Small claims procedure
Previously the SCMA rules provided for a small claims procedure for claims not exceeding US$75,000 whereby the time limit for service of case statements were reduced to 14 days instead of 30 days, there were no discovery applications provided for and no oral hearing unless required by the Tribunal. The award, without a need for reasoning, would be issued within 21 days from the date of receipt of all parties’ statements or if there was an oral hearing, from the close of the same.
This has now been increased from US$75,000 to US$150,000.
The latest amendments have also introduced a cap on the arbitrator’s fees (US$5,000, or if there is a counterclaim, US$8,000) and recoverable legal costs (US$7,000, or if there is a counterclaim, US$10,000). This further aids in making the small claims procedure as cost efficient as possible. Indeed, the small claims procedure had from the outset, been designed to offer a streamlined framework to resolve disputes.
Law of dispute, juridical seat of arbitration, place of arbitration
There is now even greater clarity that if the juridical seat is Singapore and the SCMA Rules apply, the law of arbitration under the Rules shall be Singapore law and the International Arbitration Act of Singapore (Cap 143 A) applies irrespective of the nationality of the parties. However, as before, the parties remain free to agree to a different juridical seat or agree that the arbitration shall be subject to the Arbitration Act of Singapore (Cap 10). This is so that parties have the option of appealing on an error of law (with leave).
Under the new Rules, regardless of the seat of arbitration, the physical place of arbitration will be in Singapore unless parties agree to another place. However, under the new Rules, the tribunal also has the power to direct a different physical place of arbitration.
Arbitrators and cost of hearings
The Rules deal with the situation where a party fails to appoint an arbitrator within 14 days of receipt of a request to do so from the other party, or if the two arbitrators fail to agree on the appointment of the third arbitrator within 14 days of their appointment. In such scenarios, the amendments make clear that the appointment of the arbitrator concerned, shall be made upon the request of a party, by the chairman.
However, an appointment service fee of S$750 per party is payable to SCMA before the release of the letter of appointment. If full response is not received at the time of release of the appointment letter, the party applying for the appointment shall make the full payment of S$1,500 for release and seek recovery of S$750 through their claims from the other party.
In addition, a non-refundable appointment fee of S$500 payable to the arbitrator upon appointment and a booking fee for the tribunal for the hearing, which is S$1,500 per day. Parties may request from the arbitrator a partial refund if the matter gets settled beforehand but that is subject to the arbitrator’s discretion.

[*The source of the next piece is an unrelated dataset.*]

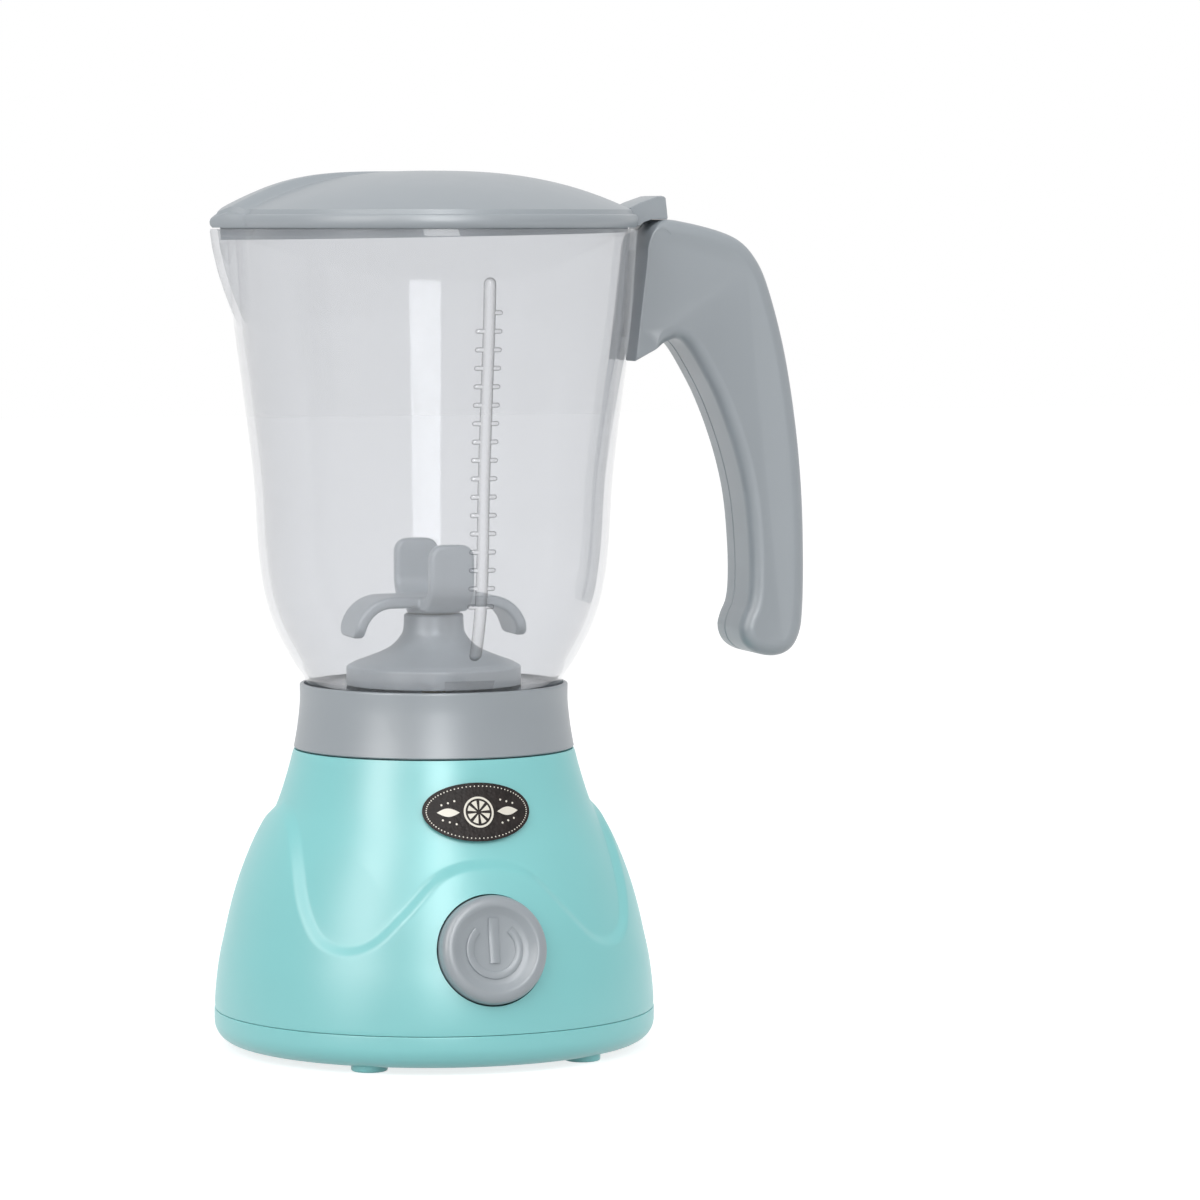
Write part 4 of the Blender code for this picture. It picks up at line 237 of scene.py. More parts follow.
def smooth_table(table, where):
    """A smooth value from a table of (place, value) pairs, flat at its ends."""
    if where <= table[0][0]:
        return table[0][1]
    for index in range(len(table) - 1):
        low, high = table[index], table[index + 1]
        if where <= high[0]:
            before = table[max(index - 1, 0)]
            after = table[min(index + 2, len(table) - 1)]
            span = high[0] - low[0]
            share = (where - low[0]) / span
            slope_low = (high[1] - before[1]) / (high[0] - before[0]) * span
            slope_high = (after[1] - low[1]) / (after[0] - low[0]) * span
            square, cube = share ** 2, share ** 3
            return (
                low[1] * (2 * cube - 3 * square + 1)
                + slope_low * (cube - 2 * square + share)
                + high[1] * (3 * square - 2 * cube)
                + slope_high * (cube - square)
            )
    return table[-1][1]


def soft_step(value):
    """0 below zero, 1 above one, and a smooth rise between."""
    value = min(max(value, 0.0), 1.0)
    return value * value * (3 - 2 * value)


def steps(low, high, count):
    """Even steps from low to high, both ends among them."""
    return [low + (high - low) * index / count for index in range(count + 1)]


def arc(centre, radius, start, end, count):
    """Points of (across, up) on an arc."""
    return [
        (centre[0] + radius * math.cos(turn), centre[1] + radius * math.sin(turn))
        for turn in steps(start, end, count)
    ]


def smooth_line(points, count, closed=False):
    """A smooth line through points, with count steps from each to the next."""
    total = len(points)
    spans = total if closed else total - 1
    line = []
    for index in range(spans):
        if closed:
            before, here, after, later = (points[(index + step) % total] for step in (-1, 0, 1, 2))
        else:
            here, after = points[index], points[index + 1]
            before = points[index - 1] if index else here
            later = points[index + 2] if index + 2 < total else after
        for step in range(count):
            t = step / count
            line.append(0.5 * (
                2 * here + (after - before) * t + (2 * before - 5 * here + 4 * after - later) * t ** 2
                + (3 * here - before - 3 * after + later) * t ** 3
            ))
    if not closed:
        line.append(points[-1])
    return line


# Meshes


def skin(rings, closed=False):
    """A mesh through rings of points. A ring of one point is a tip, and open ends get a flat cap."""
    mesh = bmesh.new()
    made = [[mesh.verts.new(point) for point in ring] for ring in rings]
    pairs = list(zip(made, made[1:]))
    if closed:
        pairs.append((made[-1], made[0]))
    for low, high in pairs:
        count = max(len(low), len(high))
        for index in range(count):
            after = (index + 1) % count
            if len(low) == 1:
                mesh.faces.new((low[0], high[after], high[index]))
            elif len(high) == 1:
                mesh.faces.new((low[index], low[after], high[0]))
            else:
                mesh.faces.new((low[index], low[after], high[after], high[index]))
    if not closed:
        for ring in (made[0], made[-1]):
            if len(ring) > 1:
                mesh.faces.new(ring)
    bmesh.ops.recalc_face_normals(mesh, faces=mesh.faces)
    return mesh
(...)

Furthermore a new rule has been introduced with respect to the booking fees for the tribunal for hearings.
Under the new rule, the booking fees are as follows:
For hearings where the duration is less than 10 days, the booking fee will be S$1,500 per day.
For hearings over 10 days, the booking fee for each additional day until the 15th day shall be increased by 30%.
For hearings over 15 days, the booking fee for each additional day until the 20th day shall be increased by 60%.
In the case of a hearing in excess of 20 days, the booking fee shall be at the rate for a hearing of 20 days plus an additional sum as may be agreed with the parties in the light of the length of the proposed hearing.
This rule is no doubt introduced to encourage parties to narrow their disputes and settle certain heads of claims if possible.
In line with the general push towards mediation as a preferred means of dispute resolution, the tribunal may take into account any unreasonable refusal by a party to participate in mediation.
This is no doubt a welcomed addition to the Rules. The Rules may even better facilitate the push towards mediation if parties are able to obtain larger refunds of the booking fees, should hearing dates be vacated prior to or on or after the start date by reason of settlement of the dispute. As it stands, it may not be commercially viable for parties to settle the matter less than three months before the hearing as the booking fees may not be returned at all.
Publication of an award
Finally, the Rules now place the onus on the party to inform the SCMA that it objects to the publication of the award (albeit one that has been redacted to preserve party anonymity) by writing to the SCMA within 60 days of the publication of an Award. This is a departure from the previous position where the SCMA would give notice to the parties that it intends to publish the Award and invite parties to object to the same within 30 days.
This is likely to encourage the publication of more awards and contribute to the overall development of the jurisprudence in maritime arbitrations.
The latest amendments to the Rules are timely and a progressive step in the right direction. They also illustrate the SCMA’s continuous desire to improve its framework to the benefit of parties in dispute. It is also a testament of the hard work that has been done by the outgoing Executive Director Lee Wai Pong and his team.